Adaptive Gravitational Clustering Algorithm Integrated with Noise Detection
Juntao Yang,Lijun Yang,Wentong Wang,Tao Liu,Dongming Tang
DOI: https://doi.org/10.1016/j.eswa.2024.125733
IF: 8.5
2024-01-01
Expert Systems with Applications
Abstract:Clustering analysis is frequently used in data mining, image processing, artificial intelligence, and so on. Traditional approaches heavily rely on manually configured parameters, of which the initial selection exerts a profound influence on the clustering outcomes. In addition, they usually only consider the relationship between two individual samples when calculating distances, neglecting the overall structure of the dataset, which can negatively affect clustering performance. At the same time, many contemporary algorithms are tailored to specific datasets, posing challenges in achieving optimal clustering performance for intricate, noisy datasets. To address these limitations, we propose an Adaptive Gravitational Clustering Algorithm Integrated with Noise Detection called GCIND. Inspired by the law of gravitation, GCIND takes into account the natural neighborhood structure of the entire dataset, adaptively computing the gravitation between data points by leveraging shared neighbors and Euclidean distance relationships. Our algorithm initially identifies and eliminates outliers or edge points in the dataset. It subsequently uses gravitation to autonomously cluster the remaining core data. Finally, the removed data are reallocated to their respective clusters.

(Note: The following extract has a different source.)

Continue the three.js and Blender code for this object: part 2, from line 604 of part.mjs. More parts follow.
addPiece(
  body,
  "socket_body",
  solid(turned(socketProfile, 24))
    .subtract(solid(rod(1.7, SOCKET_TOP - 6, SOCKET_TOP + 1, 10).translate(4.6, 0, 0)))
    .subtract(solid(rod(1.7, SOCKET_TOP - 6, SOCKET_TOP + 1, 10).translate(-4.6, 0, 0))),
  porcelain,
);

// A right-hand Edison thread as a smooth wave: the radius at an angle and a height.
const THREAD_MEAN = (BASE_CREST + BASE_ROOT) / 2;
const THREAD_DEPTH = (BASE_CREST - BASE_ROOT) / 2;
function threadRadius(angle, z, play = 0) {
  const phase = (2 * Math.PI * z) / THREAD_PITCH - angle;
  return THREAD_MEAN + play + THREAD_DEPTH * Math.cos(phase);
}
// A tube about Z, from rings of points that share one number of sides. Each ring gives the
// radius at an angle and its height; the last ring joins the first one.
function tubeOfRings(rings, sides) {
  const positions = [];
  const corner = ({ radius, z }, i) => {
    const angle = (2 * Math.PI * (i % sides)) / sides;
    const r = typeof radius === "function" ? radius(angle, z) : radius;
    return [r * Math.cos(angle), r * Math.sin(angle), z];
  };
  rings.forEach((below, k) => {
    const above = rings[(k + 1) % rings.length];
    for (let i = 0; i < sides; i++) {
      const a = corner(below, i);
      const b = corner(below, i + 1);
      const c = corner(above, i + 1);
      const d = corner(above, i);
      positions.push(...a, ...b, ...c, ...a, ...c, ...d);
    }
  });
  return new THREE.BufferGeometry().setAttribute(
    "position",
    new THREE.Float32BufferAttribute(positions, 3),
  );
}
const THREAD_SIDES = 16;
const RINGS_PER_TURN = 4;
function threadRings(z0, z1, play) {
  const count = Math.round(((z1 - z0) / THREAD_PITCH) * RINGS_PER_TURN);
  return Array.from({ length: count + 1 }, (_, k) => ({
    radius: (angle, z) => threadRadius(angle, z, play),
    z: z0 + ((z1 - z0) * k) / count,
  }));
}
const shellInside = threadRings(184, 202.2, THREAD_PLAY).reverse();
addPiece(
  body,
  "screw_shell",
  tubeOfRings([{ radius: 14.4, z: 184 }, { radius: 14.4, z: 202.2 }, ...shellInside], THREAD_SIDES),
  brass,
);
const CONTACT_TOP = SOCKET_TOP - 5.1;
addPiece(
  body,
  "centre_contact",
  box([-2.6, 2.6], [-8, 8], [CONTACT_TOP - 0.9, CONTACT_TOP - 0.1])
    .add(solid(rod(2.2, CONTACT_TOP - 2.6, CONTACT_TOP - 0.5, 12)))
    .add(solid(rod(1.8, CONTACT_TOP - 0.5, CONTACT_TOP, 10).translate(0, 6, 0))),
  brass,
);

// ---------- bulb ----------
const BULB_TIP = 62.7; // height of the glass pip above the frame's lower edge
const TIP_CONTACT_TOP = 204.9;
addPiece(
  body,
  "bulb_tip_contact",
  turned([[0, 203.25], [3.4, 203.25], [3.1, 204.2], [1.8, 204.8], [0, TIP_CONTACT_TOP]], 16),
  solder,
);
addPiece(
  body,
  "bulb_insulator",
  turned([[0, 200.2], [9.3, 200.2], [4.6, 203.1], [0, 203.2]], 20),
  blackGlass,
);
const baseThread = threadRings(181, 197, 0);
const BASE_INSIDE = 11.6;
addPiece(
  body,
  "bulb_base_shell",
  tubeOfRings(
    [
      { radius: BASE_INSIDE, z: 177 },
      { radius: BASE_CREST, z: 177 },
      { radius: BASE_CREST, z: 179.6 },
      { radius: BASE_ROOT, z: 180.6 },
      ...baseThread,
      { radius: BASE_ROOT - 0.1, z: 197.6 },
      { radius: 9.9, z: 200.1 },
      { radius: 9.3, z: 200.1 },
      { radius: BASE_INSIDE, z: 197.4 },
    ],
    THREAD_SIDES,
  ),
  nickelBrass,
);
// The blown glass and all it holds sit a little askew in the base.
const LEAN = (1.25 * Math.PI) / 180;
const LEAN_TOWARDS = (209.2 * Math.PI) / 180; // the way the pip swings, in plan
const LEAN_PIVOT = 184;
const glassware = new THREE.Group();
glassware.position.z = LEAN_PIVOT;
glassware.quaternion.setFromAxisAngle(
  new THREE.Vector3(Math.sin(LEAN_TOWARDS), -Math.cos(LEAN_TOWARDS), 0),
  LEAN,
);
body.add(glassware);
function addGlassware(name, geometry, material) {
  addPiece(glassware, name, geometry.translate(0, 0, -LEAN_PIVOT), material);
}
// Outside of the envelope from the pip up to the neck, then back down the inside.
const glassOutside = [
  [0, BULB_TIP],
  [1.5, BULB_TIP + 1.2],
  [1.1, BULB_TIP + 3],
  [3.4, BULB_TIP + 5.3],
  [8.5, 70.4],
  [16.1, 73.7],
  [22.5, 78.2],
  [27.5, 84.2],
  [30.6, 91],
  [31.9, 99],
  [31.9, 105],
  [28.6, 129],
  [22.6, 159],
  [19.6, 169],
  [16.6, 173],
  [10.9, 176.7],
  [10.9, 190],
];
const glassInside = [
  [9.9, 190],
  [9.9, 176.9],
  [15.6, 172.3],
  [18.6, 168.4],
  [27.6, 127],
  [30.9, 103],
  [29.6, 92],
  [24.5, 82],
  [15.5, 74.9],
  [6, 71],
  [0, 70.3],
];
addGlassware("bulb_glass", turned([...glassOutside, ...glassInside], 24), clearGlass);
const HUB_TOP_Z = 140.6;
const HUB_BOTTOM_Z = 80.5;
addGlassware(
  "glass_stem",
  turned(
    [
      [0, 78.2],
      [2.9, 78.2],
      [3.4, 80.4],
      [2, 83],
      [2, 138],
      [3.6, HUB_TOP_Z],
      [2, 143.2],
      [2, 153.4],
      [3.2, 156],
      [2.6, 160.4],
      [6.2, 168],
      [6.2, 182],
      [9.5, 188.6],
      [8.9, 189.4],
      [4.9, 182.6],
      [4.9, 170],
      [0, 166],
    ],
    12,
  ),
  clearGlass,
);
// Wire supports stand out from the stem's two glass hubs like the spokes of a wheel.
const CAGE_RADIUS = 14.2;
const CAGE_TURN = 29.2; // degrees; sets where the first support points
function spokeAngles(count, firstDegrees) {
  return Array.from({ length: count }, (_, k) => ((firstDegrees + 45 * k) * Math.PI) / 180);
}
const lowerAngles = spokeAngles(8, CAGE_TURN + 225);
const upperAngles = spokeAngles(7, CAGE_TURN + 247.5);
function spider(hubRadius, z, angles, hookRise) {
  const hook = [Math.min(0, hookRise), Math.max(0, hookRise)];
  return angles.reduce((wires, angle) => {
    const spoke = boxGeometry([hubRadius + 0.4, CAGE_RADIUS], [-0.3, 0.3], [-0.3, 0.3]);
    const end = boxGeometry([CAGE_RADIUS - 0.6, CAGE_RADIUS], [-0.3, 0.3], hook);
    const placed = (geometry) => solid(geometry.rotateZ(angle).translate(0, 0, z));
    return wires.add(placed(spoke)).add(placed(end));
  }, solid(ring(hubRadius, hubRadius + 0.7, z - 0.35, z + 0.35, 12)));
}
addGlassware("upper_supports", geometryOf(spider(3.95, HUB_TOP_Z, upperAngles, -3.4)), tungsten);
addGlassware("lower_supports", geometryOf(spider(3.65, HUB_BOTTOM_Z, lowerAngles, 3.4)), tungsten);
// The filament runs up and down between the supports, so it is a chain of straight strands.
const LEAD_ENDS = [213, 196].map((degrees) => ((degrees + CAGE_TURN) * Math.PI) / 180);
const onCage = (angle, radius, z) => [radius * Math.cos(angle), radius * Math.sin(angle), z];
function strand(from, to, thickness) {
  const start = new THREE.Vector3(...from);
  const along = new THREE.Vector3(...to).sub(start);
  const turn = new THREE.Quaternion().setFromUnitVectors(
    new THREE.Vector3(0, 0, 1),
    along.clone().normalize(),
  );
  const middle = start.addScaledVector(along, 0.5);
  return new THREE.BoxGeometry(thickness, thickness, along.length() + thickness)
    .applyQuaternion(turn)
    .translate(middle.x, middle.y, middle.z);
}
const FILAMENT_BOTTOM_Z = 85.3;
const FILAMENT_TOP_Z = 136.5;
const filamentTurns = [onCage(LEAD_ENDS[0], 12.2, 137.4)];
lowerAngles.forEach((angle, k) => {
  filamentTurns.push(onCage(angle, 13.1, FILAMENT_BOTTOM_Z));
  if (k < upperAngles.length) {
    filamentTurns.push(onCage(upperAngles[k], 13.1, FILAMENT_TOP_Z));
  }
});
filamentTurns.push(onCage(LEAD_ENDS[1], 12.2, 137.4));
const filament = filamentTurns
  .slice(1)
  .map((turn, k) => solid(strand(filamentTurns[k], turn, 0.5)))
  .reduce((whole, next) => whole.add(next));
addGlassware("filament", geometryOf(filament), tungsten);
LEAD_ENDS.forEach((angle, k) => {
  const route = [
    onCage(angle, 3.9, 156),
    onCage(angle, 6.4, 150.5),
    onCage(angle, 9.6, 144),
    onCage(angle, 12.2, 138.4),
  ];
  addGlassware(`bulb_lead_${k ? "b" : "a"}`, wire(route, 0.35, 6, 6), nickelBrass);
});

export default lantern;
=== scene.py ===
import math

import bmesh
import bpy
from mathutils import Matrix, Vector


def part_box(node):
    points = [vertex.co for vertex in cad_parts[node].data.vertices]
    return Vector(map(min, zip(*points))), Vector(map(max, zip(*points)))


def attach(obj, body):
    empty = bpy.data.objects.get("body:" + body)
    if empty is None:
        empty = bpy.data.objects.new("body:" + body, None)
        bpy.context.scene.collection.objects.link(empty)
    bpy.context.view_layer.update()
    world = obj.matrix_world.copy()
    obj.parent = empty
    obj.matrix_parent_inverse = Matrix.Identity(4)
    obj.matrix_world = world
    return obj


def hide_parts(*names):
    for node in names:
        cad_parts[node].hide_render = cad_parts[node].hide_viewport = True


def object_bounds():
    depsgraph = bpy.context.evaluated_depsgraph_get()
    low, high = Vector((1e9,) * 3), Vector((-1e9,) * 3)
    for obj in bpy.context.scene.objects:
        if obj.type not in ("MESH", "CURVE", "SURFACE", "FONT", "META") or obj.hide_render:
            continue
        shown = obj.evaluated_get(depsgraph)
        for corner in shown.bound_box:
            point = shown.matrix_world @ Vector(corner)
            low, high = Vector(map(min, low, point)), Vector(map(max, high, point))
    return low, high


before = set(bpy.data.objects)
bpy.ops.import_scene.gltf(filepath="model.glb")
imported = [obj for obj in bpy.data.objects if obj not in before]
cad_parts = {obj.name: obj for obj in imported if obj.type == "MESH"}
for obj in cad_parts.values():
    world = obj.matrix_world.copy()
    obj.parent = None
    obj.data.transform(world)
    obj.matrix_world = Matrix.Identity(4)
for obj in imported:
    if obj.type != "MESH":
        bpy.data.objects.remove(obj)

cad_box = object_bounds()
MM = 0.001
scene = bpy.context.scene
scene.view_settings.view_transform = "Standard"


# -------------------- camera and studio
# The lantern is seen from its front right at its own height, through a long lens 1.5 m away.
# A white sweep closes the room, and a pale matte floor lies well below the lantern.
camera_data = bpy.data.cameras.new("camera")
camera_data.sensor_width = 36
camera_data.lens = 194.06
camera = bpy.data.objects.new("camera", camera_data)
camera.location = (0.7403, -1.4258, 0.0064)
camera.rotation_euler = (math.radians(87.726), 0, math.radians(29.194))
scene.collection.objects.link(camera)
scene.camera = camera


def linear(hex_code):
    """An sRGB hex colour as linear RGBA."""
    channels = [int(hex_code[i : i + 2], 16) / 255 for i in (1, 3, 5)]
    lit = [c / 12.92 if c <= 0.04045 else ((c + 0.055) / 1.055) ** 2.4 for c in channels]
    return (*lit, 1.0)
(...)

GCIND has four notable advantages: (1) it uses gravitation to build the neighborhood graph, reflecting the overall dataset structure; (2) it demonstrates stronger robustness in handling noisy datasets; (3) it uses adaptive gravitational neighborhood graph clustering, removing manual parameter tuning; (4) it adapts to complex manifold-structured datasets, offering broad applicability. Experiments have shown that GCIND, without requiring any parameter settings, demonstrates slightly better performance than the algorithms compared in the study, especially when dealing with complex manifold datasets.